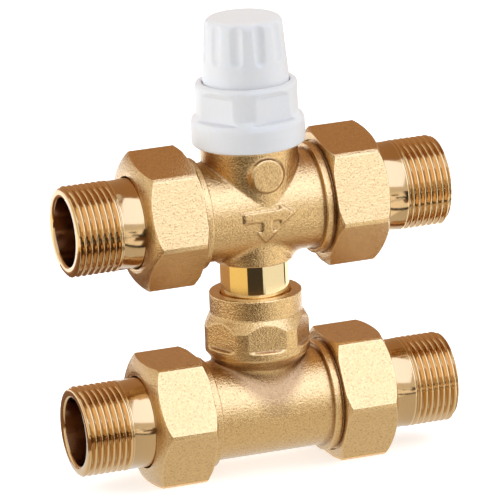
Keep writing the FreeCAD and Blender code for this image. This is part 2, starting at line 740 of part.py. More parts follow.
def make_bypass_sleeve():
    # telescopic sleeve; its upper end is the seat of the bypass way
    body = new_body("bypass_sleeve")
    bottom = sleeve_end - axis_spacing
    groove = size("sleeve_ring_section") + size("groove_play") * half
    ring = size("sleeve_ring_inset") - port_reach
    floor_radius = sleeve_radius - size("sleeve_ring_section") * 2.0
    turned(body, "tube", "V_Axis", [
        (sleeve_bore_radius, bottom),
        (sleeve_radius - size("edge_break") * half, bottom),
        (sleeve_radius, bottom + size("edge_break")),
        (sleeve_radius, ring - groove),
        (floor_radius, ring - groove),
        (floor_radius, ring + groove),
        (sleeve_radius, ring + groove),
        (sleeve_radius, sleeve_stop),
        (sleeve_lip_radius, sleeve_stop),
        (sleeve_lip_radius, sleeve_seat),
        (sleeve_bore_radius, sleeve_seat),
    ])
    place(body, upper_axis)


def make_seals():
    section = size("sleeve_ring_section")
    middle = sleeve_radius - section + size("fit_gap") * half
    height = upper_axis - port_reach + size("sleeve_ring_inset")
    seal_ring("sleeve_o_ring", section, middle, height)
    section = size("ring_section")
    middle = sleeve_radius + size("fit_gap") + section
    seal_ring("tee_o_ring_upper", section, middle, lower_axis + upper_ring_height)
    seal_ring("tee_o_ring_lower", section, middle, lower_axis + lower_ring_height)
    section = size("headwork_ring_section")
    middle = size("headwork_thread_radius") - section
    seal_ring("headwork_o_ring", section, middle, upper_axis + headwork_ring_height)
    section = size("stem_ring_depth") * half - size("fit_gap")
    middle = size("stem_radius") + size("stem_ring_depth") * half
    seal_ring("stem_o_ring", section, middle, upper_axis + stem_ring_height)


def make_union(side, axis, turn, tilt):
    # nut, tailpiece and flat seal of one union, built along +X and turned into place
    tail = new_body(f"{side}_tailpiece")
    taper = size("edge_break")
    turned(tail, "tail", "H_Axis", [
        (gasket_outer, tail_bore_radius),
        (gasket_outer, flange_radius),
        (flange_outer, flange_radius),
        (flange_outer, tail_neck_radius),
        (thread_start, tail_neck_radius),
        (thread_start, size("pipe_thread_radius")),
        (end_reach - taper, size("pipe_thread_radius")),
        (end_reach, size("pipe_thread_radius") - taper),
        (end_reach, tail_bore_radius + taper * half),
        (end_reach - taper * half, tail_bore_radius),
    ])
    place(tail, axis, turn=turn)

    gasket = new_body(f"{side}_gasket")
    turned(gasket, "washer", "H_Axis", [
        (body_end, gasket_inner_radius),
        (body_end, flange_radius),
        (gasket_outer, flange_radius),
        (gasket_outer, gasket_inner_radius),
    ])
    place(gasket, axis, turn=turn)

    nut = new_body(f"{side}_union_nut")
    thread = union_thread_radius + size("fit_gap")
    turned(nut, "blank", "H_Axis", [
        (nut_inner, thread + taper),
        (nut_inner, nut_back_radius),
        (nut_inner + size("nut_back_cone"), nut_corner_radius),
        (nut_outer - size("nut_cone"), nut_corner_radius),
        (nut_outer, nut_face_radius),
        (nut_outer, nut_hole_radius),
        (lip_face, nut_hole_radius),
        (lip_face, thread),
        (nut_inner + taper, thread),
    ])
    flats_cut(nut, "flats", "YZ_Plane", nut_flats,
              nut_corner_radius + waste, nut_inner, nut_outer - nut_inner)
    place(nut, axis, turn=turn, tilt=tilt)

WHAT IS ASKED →
Set down the listing above in full, please, exactly as it appears.

OUTPUT OF THE EXERCISE →
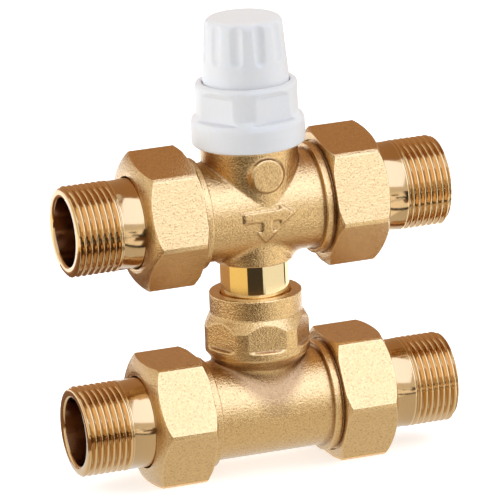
Keep writing the FreeCAD and Blender code for this image. This is part 2, starting at line 740 of part.py. More parts follow.
def make_bypass_sleeve():
    # telescopic sleeve; its upper end is the seat of the bypass way
    body = new_body("bypass_sleeve")
    bottom = sleeve_end - axis_spacing
    groove = size("sleeve_ring_section") + size("groove_play") * half
    ring = size("sleeve_ring_inset") - port_reach
    floor_radius = sleeve_radius - size("sleeve_ring_section") * 2.0
    turned(body, "tube", "V_Axis", [
        (sleeve_bore_radius, bottom),
        (sleeve_radius - size("edge_break") * half, bottom),
        (sleeve_radius, bottom + size("edge_break")),
        (sleeve_radius, ring - groove),
        (floor_radius, ring - groove),
        (floor_radius, ring + groove),
        (sleeve_radius, ring + groove),
        (sleeve_radius, sleeve_stop),
        (sleeve_lip_radius, sleeve_stop),
        (sleeve_lip_radius, sleeve_seat),
        (sleeve_bore_radius, sleeve_seat),
    ])
    place(body, upper_axis)


def make_seals():
    section = size("sleeve_ring_section")
    middle = sleeve_radius - section + size("fit_gap") * half
    height = upper_axis - port_reach + size("sleeve_ring_inset")
    seal_ring("sleeve_o_ring", section, middle, height)
    section = size("ring_section")
    middle = sleeve_radius + size("fit_gap") + section
    seal_ring("tee_o_ring_upper", section, middle, lower_axis + upper_ring_height)
    seal_ring("tee_o_ring_lower", section, middle, lower_axis + lower_ring_height)
    section = size("headwork_ring_section")
    middle = size("headwork_thread_radius") - section
    seal_ring("headwork_o_ring", section, middle, upper_axis + headwork_ring_height)
    section = size("stem_ring_depth") * half - size("fit_gap")
    middle = size("stem_radius") + size("stem_ring_depth") * half
    seal_ring("stem_o_ring", section, middle, upper_axis + stem_ring_height)


def make_union(side, axis, turn, tilt):
    # nut, tailpiece and flat seal of one union, built along +X and turned into place
    tail = new_body(f"{side}_tailpiece")
    taper = size("edge_break")
    turned(tail, "tail", "H_Axis", [
        (gasket_outer, tail_bore_radius),
        (gasket_outer, flange_radius),
        (flange_outer, flange_radius),
        (flange_outer, tail_neck_radius),
        (thread_start, tail_neck_radius),
        (thread_start, size("pipe_thread_radius")),
        (end_reach - taper, size("pipe_thread_radius")),
        (end_reach, size("pipe_thread_radius") - taper),
        (end_reach, tail_bore_radius + taper * half),
        (end_reach - taper * half, tail_bore_radius),
    ])
    place(tail, axis, turn=turn)

    gasket = new_body(f"{side}_gasket")
    turned(gasket, "washer", "H_Axis", [
        (body_end, gasket_inner_radius),
        (body_end, flange_radius),
        (gasket_outer, flange_radius),
        (gasket_outer, gasket_inner_radius),
    ])
    place(gasket, axis, turn=turn)

    nut = new_body(f"{side}_union_nut")
    thread = union_thread_radius + size("fit_gap")
    turned(nut, "blank", "H_Axis", [
        (nut_inner, thread + taper),
        (nut_inner, nut_back_radius),
        (nut_inner + size("nut_back_cone"), nut_corner_radius),
        (nut_outer - size("nut_cone"), nut_corner_radius),
        (nut_outer, nut_face_radius),
        (nut_outer, nut_hole_radius),
        (lip_face, nut_hole_radius),
        (lip_face, thread),
        (nut_inner + taper, thread),
    ])
    flats_cut(nut, "flats", "YZ_Plane", nut_flats,
              nut_corner_radius + waste, nut_inner, nut_outer - nut_inner)
    place(nut, axis, turn=turn, tilt=tilt)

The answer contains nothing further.